Author: Hiroyuki Ito, Visiting Fellow, RIETI
Dollar-centric International Monetary System
Unquestionably, the US dollar is the most dominant international currency and the current international monetary system is based on it. While the US’s share of global trade and global GDP have been declining over the last few decades, the US dollar share of foreign exchange reserves has been stable, and has even been on the increase for the last decade. Many countries try to stabilise their currencies’ exchange rates against the US dollar, meaning many belong to the US dollar-zone in the world economy.
When the new coronavirus (COVID-19) pandemic triggered global economic crisis in March 2020, while prices of many financial assets plunged, the US dollar appreciated. When the Global Financial Crisis (GFC) broke out in September 2008, the US dollar appreciated in the immediate aftermath of the crisis. These two episodes demonstrate both the important role the US dollar plays as an international currency by providing a safe haven, and how the current international monetary system is built upon the dollar. The wide use of the US dollar also means a lack of local currency use for international transactions.

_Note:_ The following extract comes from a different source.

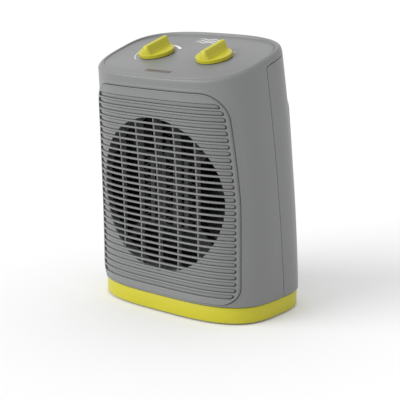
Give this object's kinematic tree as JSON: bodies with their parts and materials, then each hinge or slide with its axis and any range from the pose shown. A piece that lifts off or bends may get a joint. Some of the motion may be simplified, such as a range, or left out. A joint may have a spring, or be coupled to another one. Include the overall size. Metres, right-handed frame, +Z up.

This characteristic is particularly evident among economies in the Asia region. Ito and Kawai (2021) examine the degree to which the US dollar is dominant and how limited the use of local currencies is.
International Finance in East Asia
We started our comparison of the ASEAN+3 economies with others using the famous ‘monetary trilemma’ hypothesis – policymakers face a trade-off between choosing two out of three policy goals: exchange rate stability, monetary independence, and financial openness. This hypothesis was popularised by Fleming (1962) and Mundell (1963) and has been one of the most important theoretical foundations in the field of international finance.
Using the updates of the “trilemma index” from Ito and Kawai (2014, 2021), the development of the combinations of the three policies can be observed. From that, we found that the ASEAN countries have gradually increased the level of financial openness over the last five decades. Along with that, some economies have chosen the path of retaining monetary independence but giving up a certain level of exchange rate stability, while other economies have decided to retain exchange rate stability but give up some degree of monetary independence.
We also estimated to what extent countries stabilise the exchange rate movements of their currencies against the dollar. In other words, we observed to what extent sample countries belong to the so-called dollar zone. According to the estimates, ASEAN countries have persistently belonged to the dollar zone through the sample period of 1970 through 2018.
Consistent with that, East Asian economies have relied heavily on the dollar as an invoicing currency in international trade, which also applies to large economies such as China, Japan, and Korea. Interestingly, among Asian economies, trade bound for other Asian regions or the EU has been invoiced mainly in US dollars, showing the important role the dollar plays as a vehicle currency in international trade.
In other international transactions involving international debt securities and bank loans, the US dollar share has been persistently high for the ASEAN+3 economies while the role of the Japanese yen has been declining.
All these findings suggest that the US dollar is the predominant currency in the Asia region, and also that local currencies are not widely used for international transactions. High reliance on the dollar for international transactions and the inability to get financed in their own currencies are a characteristic of developing countries: that applies to not only the ASEAN economies but also China and Korea, and even Japan to some extent. Dollar-centric international finance keeps the economies vulnerable to spillover effects emanating from the United States. As long as developing and emerging market economies are exposed to the global financial cycle (Rey, 2013), a change in the economic conditions or economic policy of the United States could easily sway the economic conditions of the peripheral economies.
In order to shield themselves from US shocks, economies in the Asia region should consider adopting a regional currency or a basket of currencies (such as the European Currency Unit before the introduction of the euro) specialised for international settlements. That could also allow the economies in the region to have access to liquidity when they face financial instability. However, given the political and geopolitical situations in the Asian region, realistically, it is not feasible to introduce a regional currency or basket any time soon.
The ASEAN+3 can and should promote regional currency cooperation in a way that would encourage the use of local currencies or some key regional currencies (like the yen, yuan, and won) in the region. For example, economies in Asia can encourage each other to settle bilateral trade in yen, yuan, or won. They can also encourage mutual holdings of sovereign bonds denominated in the currencies of the parties or the key Asian currencies.
Government authorities in the region should also support the further development of foreign exchange markets for the three key Asian currencies, the Indian rupee and the development of local currency denominated international bonds. These policy interventions could contribute to deepening financial markets for major Asian currencies, which would then be able to provide liquidity (not necessarily in US dollars) during a time of a financial instability. Lastly, government authorities should maintain consistent communication and exchange of information to establish a regional current unit (i.e., ACU) or a regional currency basket.